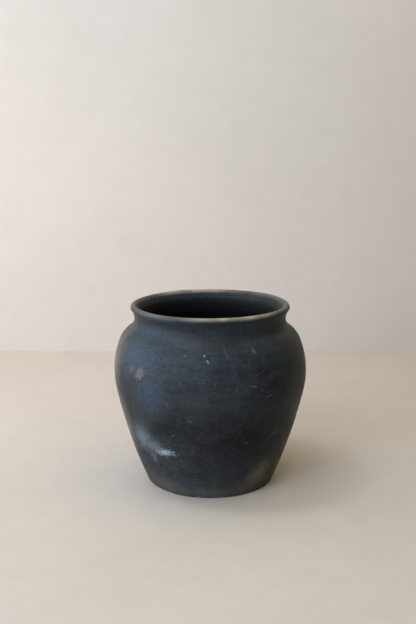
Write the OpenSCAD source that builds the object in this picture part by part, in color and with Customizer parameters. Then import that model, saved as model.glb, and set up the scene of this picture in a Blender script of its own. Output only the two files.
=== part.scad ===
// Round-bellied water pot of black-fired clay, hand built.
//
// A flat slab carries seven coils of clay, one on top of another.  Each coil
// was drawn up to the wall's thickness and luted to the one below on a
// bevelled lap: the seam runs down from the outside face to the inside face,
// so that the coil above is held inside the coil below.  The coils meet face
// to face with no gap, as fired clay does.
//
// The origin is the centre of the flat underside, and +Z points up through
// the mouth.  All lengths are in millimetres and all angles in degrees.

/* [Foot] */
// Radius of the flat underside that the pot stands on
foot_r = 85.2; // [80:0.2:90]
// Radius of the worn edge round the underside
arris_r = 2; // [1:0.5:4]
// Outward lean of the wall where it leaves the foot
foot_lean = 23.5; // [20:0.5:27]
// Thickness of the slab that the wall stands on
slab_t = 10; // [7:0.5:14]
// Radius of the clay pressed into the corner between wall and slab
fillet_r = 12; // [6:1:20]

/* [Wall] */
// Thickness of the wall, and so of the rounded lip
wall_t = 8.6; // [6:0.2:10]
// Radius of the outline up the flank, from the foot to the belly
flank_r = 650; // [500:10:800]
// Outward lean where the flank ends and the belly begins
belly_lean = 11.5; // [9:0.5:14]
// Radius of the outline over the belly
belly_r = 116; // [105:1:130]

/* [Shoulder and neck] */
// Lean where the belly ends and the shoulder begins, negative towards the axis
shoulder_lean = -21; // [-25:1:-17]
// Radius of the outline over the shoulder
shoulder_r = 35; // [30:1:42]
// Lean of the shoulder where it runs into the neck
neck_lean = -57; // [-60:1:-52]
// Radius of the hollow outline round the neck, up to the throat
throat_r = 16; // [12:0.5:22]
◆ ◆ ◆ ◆
• Task prompt:
Copy out the data shown above without altering anything.

• Written answer:
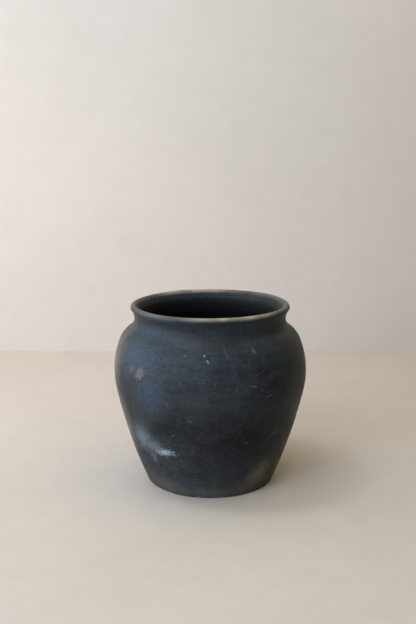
Write the OpenSCAD source that builds the object in this picture part by part, in color and with Customizer parameters. Then import that model, saved as model.glb, and set up the scene of this picture in a Blender script of its own. Output only the two files.
=== part.scad ===
// Round-bellied water pot of black-fired clay, hand built.
//
// A flat slab carries seven coils of clay, one on top of another.  Each coil
// was drawn up to the wall's thickness and luted to the one below on a
// bevelled lap: the seam runs down from the outside face to the inside face,
// so that the coil above is held inside the coil below.  The coils meet face
// to face with no gap, as fired clay does.
//
// The origin is the centre of the flat underside, and +Z points up through
// the mouth.  All lengths are in millimetres and all angles in degrees.

/* [Foot] */
// Radius of the flat underside that the pot stands on
foot_r = 85.2; // [80:0.2:90]
// Radius of the worn edge round the underside
arris_r = 2; // [1:0.5:4]
// Outward lean of the wall where it leaves the foot
foot_lean = 23.5; // [20:0.5:27]
// Thickness of the slab that the wall stands on
slab_t = 10; // [7:0.5:14]
// Radius of the clay pressed into the corner between wall and slab
fillet_r = 12; // [6:1:20]

/* [Wall] */
// Thickness of the wall, and so of the rounded lip
wall_t = 8.6; // [6:0.2:10]
// Radius of the outline up the flank, from the foot to the belly
flank_r = 650; // [500:10:800]
// Outward lean where the flank ends and the belly begins
belly_lean = 11.5; // [9:0.5:14]
// Radius of the outline over the belly
belly_r = 116; // [105:1:130]

/* [Shoulder and neck] */
// Lean where the belly ends and the shoulder begins, negative towards the axis
shoulder_lean = -21; // [-25:1:-17]
// Radius of the outline over the shoulder
shoulder_r = 35; // [30:1:42]
// Lean of the shoulder where it runs into the neck
neck_lean = -57; // [-60:1:-52]
// Radius of the hollow outline round the neck, up to the throat
throat_r = 16; // [12:0.5:22]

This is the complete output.